-- start PROVIDED ENTRIES --
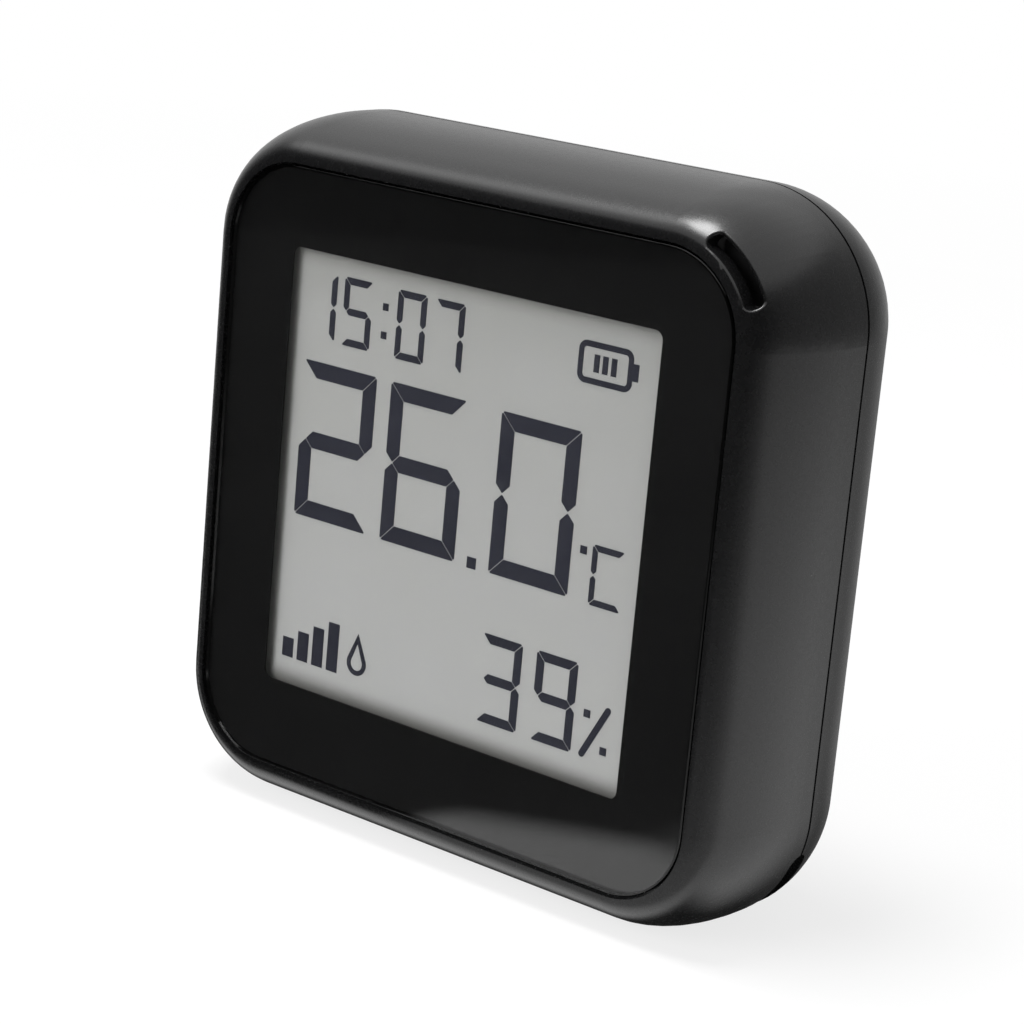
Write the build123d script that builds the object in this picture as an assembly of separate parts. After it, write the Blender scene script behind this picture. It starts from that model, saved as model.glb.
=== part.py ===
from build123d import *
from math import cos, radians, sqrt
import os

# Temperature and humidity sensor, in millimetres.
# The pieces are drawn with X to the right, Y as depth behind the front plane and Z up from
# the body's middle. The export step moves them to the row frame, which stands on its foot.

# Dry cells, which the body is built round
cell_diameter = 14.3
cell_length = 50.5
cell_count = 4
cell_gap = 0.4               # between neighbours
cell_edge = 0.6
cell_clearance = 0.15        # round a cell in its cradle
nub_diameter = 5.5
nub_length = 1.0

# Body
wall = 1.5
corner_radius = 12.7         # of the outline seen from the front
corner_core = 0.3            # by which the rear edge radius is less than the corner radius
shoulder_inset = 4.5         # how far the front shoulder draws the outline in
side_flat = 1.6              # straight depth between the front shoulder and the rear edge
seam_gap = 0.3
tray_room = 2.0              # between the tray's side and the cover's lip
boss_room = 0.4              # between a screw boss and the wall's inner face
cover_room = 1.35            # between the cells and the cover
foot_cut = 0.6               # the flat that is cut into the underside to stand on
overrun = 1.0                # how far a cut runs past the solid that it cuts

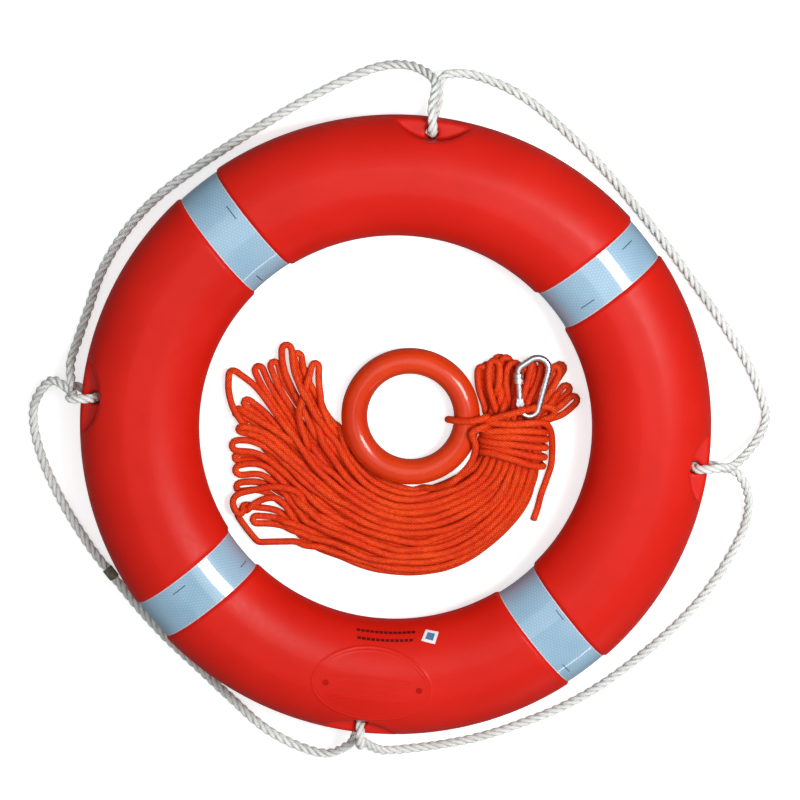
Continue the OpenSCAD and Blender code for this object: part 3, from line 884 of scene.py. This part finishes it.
-- end PROVIDED ENTRIES --
(TASK BRIEF): Give a word-for-word copy of the records.

(RESPONSE BELOW):
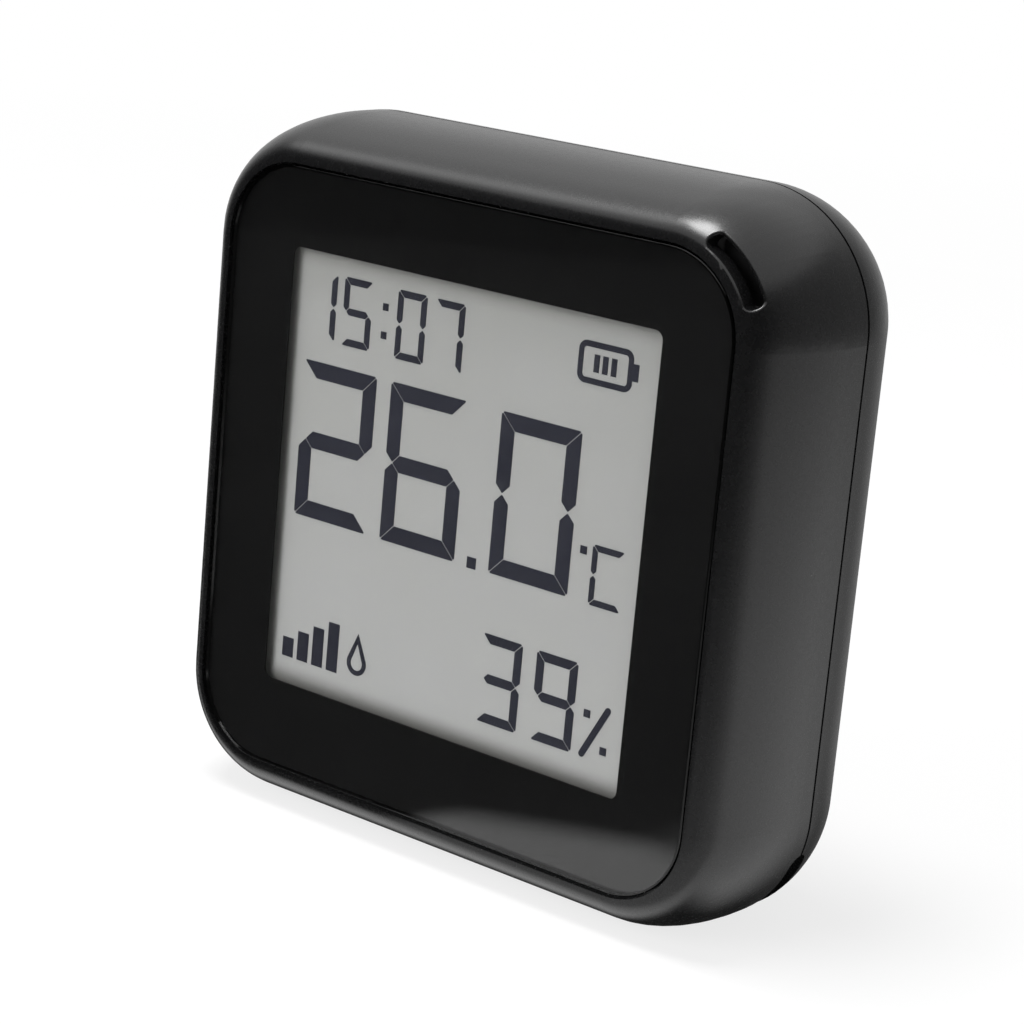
Write the build123d script that builds the object in this picture as an assembly of separate parts. After it, write the Blender scene script behind this picture. It starts from that model, saved as model.glb.
=== part.py ===
from build123d import *
from math import cos, radians, sqrt
import os

# Temperature and humidity sensor, in millimetres.
# The pieces are drawn with X to the right, Y as depth behind the front plane and Z up from
# the body's middle. The export step moves them to the row frame, which stands on its foot.

# Dry cells, which the body is built round
cell_diameter = 14.3
cell_length = 50.5
cell_count = 4
cell_gap = 0.4               # between neighbours
cell_edge = 0.6
cell_clearance = 0.15        # round a cell in its cradle
nub_diameter = 5.5
nub_length = 1.0

# Body
wall = 1.5
corner_radius = 12.7         # of the outline seen from the front
corner_core = 0.3            # by which the rear edge radius is less than the corner radius
shoulder_inset = 4.5         # how far the front shoulder draws the outline in
side_flat = 1.6              # straight depth between the front shoulder and the rear edge
seam_gap = 0.3
tray_room = 2.0              # between the tray's side and the cover's lip
boss_room = 0.4              # between a screw boss and the wall's inner face
cover_room = 1.35            # between the cells and the cover
foot_cut = 0.6               # the flat that is cut into the underside to stand on
overrun = 1.0                # how far a cut runs past the solid that it cuts

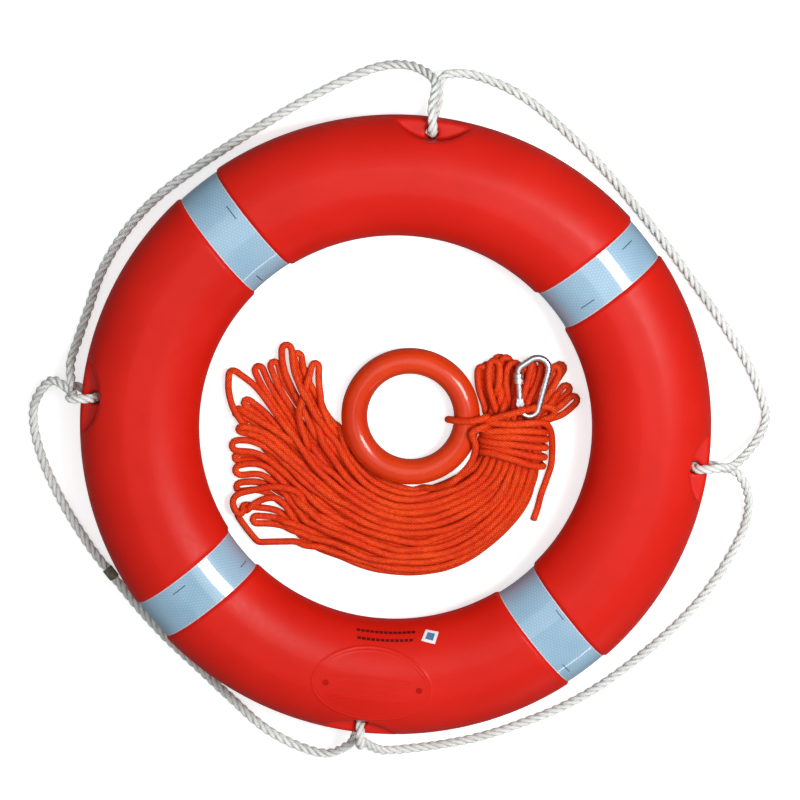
Continue the OpenSCAD and Blender code for this object: part 3, from line 884 of scene.py. This part finishes it.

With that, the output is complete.